As at the date of this notice, the Board comprises one executive Director, namely Mr. Wong Ka Chun Michael; four non-executive Directors, namely Mr. Yao Qingqi, Ms. Chong Yah Lien, Ms. Li Ka Wa Helen and Mr. Lau Ka On David; and three independent non-executive Directors, namely Mr. Wong Yuk Woo Louis, Mr. Chung Siu Wah and Ms. Chan Ka Lai Vanessa.

Notes:

  1. Any member of the Company entitled to attend and vote at the EGM is entitled to appoint another person as his proxy to attend and vote instead of him. Any member of the Company who is the holder of two or more Shares may appoint more than one proxy to represent him and vote on his behalf. A proxy need not be a member of the Company. If more than one proxy is so appointed, the appointment shall specify the number and class of shares of the Company in respect of which each such proxy is so appointed.

  2. A proxy form is enclosed with this circular. To be valid, the proxy form, together with a power of attorney or other authority, if any, under which it is signed or a notarially certified copy thereof, must be lodged with the Company’s branch share registrar and transfer office in Hong Kong, Tricor Investor Services Limited at Level 54, Hopewell Centre, 183 Queen’s Road East, Hong Kong by 10 a.m. on Wednesday, 13 October 2021 or not less than 48 hours before the time appointed for holding the EGM or any adjournment thereof. Completion and return of the proxy form will not preclude a member from attending and voting in person at the EGM.

  3. Where there are joint holders of any share, any one of such joint holder may vote, either in person or by proxy, in respect of such share as if he were solely entitled thereto, but if more than one of such joint holders be present at the EGM the vote of the senior who tenders a vote, whether in person or by proxy, shall be accepted to the exclusion of the votes of the other joint holders, and for this purpose seniority shall be determined by the order in which the names stand in the register of members of the Company in respect of the joint holding.

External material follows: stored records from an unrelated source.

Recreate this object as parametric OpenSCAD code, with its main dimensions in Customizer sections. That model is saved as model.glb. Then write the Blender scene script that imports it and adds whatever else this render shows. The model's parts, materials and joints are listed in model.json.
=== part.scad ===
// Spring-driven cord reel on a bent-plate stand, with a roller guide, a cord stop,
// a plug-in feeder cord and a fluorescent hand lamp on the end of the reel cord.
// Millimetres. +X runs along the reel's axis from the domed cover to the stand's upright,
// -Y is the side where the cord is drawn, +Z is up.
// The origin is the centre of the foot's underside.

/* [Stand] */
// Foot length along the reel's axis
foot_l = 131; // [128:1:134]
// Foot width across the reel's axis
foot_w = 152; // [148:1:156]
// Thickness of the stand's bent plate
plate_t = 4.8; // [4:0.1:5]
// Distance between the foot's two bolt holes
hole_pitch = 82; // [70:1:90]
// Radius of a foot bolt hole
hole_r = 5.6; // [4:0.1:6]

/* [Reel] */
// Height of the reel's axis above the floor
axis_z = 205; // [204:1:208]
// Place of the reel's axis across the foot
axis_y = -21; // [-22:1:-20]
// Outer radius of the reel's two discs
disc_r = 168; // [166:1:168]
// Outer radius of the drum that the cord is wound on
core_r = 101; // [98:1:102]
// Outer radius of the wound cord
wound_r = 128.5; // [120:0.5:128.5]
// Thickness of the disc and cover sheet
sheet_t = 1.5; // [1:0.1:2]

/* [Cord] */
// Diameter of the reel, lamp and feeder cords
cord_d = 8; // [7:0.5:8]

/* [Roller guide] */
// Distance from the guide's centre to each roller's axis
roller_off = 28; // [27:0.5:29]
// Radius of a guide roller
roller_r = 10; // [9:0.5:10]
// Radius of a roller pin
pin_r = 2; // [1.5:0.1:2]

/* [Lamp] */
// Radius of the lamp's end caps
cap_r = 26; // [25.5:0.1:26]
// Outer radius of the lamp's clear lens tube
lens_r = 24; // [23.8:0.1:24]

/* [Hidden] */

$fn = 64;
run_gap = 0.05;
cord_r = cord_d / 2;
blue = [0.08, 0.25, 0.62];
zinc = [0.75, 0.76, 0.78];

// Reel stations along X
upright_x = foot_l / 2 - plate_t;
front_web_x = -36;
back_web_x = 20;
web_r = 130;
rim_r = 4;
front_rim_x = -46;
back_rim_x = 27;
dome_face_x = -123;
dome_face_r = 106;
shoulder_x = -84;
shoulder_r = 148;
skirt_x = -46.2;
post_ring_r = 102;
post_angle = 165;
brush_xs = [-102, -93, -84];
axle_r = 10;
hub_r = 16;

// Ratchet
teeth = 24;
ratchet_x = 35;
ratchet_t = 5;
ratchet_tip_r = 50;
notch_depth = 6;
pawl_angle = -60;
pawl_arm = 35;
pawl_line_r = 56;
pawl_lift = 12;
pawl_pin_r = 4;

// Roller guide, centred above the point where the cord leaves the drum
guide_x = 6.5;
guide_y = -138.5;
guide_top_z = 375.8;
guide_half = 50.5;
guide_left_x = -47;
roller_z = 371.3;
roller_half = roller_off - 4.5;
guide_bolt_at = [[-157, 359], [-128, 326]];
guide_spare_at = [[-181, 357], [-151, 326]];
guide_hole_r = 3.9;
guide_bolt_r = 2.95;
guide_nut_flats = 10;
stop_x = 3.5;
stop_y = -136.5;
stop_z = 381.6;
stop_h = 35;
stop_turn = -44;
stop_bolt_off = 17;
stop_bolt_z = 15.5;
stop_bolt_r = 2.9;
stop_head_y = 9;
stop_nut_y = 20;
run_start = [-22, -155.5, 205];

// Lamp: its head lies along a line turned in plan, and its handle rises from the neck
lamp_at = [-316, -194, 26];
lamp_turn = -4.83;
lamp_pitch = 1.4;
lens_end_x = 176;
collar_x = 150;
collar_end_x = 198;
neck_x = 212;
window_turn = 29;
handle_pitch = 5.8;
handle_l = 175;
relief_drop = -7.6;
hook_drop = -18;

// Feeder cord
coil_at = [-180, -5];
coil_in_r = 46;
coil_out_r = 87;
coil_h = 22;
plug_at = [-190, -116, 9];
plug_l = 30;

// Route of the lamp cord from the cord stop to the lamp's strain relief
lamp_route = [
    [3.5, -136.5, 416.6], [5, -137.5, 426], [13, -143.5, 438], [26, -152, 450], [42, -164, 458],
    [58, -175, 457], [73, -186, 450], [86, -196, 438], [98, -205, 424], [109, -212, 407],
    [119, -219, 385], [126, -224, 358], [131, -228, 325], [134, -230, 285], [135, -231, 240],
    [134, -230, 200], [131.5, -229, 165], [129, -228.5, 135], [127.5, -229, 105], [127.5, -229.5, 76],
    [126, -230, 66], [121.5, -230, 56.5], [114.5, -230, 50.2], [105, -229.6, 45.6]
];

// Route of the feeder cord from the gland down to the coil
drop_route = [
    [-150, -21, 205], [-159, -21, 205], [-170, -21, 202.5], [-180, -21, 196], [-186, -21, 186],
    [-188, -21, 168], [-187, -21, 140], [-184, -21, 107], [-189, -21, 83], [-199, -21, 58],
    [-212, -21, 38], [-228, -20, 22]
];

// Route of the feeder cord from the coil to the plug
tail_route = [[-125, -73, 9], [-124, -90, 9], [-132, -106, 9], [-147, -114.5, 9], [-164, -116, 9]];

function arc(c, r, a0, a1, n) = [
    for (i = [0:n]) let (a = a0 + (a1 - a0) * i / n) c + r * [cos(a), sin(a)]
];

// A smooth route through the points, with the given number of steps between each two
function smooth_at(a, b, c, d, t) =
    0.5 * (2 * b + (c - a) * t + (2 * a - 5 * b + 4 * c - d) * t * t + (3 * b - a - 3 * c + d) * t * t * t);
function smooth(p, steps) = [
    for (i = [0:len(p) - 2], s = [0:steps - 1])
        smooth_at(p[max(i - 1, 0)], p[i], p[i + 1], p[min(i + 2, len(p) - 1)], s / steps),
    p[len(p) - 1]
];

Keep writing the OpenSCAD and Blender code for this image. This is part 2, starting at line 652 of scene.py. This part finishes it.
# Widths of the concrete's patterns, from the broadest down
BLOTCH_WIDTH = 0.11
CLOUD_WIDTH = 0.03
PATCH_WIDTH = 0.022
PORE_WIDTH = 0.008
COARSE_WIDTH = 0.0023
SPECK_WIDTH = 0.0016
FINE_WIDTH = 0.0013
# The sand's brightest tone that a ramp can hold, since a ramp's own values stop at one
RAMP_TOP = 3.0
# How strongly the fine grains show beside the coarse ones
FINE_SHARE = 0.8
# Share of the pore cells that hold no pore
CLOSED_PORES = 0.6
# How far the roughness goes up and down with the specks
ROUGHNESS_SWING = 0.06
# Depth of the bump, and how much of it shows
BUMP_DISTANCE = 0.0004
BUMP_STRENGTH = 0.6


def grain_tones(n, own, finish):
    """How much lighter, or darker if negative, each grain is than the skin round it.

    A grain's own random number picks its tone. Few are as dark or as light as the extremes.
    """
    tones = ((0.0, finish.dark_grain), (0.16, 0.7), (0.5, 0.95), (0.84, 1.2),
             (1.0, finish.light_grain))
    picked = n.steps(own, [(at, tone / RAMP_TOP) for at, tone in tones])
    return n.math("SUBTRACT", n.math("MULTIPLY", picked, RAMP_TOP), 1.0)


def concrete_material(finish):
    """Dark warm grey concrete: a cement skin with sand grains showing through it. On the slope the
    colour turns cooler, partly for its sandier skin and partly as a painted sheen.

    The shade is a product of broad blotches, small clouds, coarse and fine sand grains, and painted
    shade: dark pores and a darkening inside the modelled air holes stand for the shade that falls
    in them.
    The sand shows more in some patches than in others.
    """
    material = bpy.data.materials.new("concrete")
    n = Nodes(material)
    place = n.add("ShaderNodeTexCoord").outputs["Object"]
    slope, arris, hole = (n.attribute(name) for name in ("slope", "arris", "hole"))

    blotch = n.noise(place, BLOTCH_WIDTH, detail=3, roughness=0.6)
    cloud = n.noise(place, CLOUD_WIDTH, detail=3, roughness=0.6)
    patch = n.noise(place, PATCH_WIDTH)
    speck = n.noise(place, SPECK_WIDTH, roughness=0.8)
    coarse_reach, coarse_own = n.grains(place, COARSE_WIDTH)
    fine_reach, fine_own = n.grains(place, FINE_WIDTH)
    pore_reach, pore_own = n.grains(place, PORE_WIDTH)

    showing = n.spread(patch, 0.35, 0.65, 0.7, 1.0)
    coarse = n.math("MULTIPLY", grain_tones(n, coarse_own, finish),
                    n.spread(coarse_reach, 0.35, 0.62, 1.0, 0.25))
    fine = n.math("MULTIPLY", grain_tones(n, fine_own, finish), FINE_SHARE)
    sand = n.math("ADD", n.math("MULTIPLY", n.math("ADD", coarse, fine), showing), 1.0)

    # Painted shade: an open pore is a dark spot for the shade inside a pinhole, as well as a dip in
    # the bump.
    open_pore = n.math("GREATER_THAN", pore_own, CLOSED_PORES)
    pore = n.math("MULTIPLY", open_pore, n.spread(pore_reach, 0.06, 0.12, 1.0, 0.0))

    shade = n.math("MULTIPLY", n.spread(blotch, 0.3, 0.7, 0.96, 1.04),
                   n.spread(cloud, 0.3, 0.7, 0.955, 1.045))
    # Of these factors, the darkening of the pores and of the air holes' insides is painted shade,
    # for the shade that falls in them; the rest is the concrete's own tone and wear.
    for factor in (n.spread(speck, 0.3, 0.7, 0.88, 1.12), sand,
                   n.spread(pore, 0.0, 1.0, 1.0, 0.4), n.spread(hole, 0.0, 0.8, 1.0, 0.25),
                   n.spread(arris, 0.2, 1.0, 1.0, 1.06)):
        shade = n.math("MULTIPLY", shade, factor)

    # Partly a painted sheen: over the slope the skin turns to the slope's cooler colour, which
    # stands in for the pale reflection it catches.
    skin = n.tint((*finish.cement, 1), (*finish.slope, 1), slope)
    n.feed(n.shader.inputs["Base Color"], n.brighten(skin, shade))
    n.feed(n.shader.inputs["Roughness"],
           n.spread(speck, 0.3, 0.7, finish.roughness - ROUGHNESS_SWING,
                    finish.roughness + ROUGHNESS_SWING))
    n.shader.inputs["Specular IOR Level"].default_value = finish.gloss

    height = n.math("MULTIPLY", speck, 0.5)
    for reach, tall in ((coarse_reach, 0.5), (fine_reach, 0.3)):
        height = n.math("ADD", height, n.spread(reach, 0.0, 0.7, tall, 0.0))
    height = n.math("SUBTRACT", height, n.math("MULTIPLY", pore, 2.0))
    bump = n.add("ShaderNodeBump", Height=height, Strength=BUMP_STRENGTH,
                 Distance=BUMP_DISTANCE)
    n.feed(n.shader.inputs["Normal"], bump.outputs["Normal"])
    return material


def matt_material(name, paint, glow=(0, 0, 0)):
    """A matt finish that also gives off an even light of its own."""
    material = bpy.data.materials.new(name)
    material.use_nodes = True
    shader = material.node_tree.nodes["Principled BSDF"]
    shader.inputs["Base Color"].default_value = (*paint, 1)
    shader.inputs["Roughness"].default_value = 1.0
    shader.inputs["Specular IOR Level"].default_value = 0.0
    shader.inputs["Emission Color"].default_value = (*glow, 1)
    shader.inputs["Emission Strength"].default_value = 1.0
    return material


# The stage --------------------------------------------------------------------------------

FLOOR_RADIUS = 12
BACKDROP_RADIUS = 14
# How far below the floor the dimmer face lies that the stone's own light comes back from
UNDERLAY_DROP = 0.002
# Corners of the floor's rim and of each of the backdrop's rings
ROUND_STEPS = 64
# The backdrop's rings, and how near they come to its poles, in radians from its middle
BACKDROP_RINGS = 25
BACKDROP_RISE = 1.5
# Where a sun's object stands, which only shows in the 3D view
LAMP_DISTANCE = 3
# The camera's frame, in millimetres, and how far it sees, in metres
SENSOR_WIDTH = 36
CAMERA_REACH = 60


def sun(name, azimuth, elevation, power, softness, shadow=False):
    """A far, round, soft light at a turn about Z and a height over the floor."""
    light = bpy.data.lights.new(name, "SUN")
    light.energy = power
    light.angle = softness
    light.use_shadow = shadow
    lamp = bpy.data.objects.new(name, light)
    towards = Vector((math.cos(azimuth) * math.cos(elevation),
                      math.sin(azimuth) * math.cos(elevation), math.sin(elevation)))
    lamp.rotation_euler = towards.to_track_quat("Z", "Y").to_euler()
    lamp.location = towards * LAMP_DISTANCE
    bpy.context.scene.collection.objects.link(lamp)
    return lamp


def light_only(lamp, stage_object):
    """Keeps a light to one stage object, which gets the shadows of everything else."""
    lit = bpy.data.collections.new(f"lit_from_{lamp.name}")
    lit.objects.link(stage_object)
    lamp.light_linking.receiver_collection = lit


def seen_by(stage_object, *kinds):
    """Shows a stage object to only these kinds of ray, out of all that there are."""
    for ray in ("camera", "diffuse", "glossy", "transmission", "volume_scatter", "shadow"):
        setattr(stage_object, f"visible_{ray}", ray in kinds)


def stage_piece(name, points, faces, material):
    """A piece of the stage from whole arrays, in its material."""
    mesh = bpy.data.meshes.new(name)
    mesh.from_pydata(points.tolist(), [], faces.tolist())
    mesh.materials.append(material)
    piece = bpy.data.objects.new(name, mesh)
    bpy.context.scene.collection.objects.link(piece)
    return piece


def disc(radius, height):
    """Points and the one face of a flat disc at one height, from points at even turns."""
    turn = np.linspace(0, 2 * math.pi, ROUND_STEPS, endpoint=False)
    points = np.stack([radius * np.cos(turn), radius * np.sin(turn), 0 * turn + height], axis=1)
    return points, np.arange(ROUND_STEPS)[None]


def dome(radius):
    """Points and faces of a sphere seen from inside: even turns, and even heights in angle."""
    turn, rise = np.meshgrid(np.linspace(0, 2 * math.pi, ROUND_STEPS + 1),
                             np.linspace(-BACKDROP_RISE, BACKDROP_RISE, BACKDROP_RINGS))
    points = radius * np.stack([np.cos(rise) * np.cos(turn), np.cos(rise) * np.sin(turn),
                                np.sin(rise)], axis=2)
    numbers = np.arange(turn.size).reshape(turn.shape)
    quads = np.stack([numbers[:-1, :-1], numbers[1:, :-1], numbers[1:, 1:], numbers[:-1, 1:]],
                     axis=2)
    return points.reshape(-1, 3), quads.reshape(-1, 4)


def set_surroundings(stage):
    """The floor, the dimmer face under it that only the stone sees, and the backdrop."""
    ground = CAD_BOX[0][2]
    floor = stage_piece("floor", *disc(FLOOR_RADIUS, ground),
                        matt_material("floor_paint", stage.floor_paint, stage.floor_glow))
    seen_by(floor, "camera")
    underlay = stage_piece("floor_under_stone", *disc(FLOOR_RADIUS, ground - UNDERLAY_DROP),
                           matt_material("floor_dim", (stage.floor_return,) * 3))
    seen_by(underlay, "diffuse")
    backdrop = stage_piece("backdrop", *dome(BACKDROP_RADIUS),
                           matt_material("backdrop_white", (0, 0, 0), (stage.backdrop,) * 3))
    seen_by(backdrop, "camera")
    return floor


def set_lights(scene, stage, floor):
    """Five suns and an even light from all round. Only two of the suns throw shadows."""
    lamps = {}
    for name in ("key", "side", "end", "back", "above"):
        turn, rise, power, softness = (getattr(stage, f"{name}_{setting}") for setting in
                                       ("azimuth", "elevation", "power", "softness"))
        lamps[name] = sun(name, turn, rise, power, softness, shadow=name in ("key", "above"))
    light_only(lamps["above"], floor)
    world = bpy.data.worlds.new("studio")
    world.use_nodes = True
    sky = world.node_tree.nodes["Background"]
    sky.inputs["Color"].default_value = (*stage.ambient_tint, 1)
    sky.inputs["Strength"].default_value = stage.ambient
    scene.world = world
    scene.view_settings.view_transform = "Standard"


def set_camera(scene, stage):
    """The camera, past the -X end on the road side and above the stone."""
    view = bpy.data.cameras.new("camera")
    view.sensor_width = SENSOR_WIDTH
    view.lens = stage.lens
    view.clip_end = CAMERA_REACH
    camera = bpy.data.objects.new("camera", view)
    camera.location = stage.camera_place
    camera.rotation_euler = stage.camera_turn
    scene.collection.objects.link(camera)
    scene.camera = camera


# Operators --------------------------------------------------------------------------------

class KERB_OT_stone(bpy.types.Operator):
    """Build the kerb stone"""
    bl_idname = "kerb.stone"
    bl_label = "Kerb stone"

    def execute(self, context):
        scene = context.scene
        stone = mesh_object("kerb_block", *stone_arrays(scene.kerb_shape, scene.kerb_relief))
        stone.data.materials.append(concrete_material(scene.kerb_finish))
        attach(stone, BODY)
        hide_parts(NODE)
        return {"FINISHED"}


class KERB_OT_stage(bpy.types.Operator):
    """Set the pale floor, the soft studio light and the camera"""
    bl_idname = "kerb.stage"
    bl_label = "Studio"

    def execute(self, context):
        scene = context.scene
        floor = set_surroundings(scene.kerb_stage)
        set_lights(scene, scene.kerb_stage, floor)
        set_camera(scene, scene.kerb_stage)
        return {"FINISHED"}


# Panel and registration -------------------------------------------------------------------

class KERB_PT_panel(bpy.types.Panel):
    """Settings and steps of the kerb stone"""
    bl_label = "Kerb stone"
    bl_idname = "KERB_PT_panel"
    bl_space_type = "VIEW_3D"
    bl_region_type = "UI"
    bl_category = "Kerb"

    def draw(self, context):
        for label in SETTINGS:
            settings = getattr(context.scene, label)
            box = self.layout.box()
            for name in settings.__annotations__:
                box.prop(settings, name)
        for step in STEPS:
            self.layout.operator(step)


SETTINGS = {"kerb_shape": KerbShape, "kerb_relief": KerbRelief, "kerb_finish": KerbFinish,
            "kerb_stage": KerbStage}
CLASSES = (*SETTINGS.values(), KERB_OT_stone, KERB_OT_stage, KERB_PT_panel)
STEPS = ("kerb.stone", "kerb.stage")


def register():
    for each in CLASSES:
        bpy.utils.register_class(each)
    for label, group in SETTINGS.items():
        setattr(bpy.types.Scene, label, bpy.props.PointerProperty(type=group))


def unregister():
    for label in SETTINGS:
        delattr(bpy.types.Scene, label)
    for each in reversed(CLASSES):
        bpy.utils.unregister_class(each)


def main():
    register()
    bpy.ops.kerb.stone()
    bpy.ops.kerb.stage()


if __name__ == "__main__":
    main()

  4. Pursuant to Rule 13.39(4) of the Listing Rules, any votes of shareholders at a general meeting must be taken by poll (except for those relating purely to a procedural or administrative matter which may be voted on by a show of hands). Therefore, the ordinary resolution to be proposed at the EGM shall be voted by poll.

  5. For determining the entitlement to attend and vote at the EGM, the register of members of the Company will be closed from Thursday, 14 October 2021 to Friday, 15 October 2021, both days inclusive, during which period no transfers of shares will be effected. In order to be entitled to attend the EGM, all completed transfer documents accompanied by the relevant share certificates must be lodged with the Company’s Hong Kong branch share registrar and transfer office, Tricor Investor Services Limited, at Level 54, Hopewell Centre, 183 Queen’s Road East, Hong Kong not later than 4:30 p.m. on Wednesday, 13 October 2021.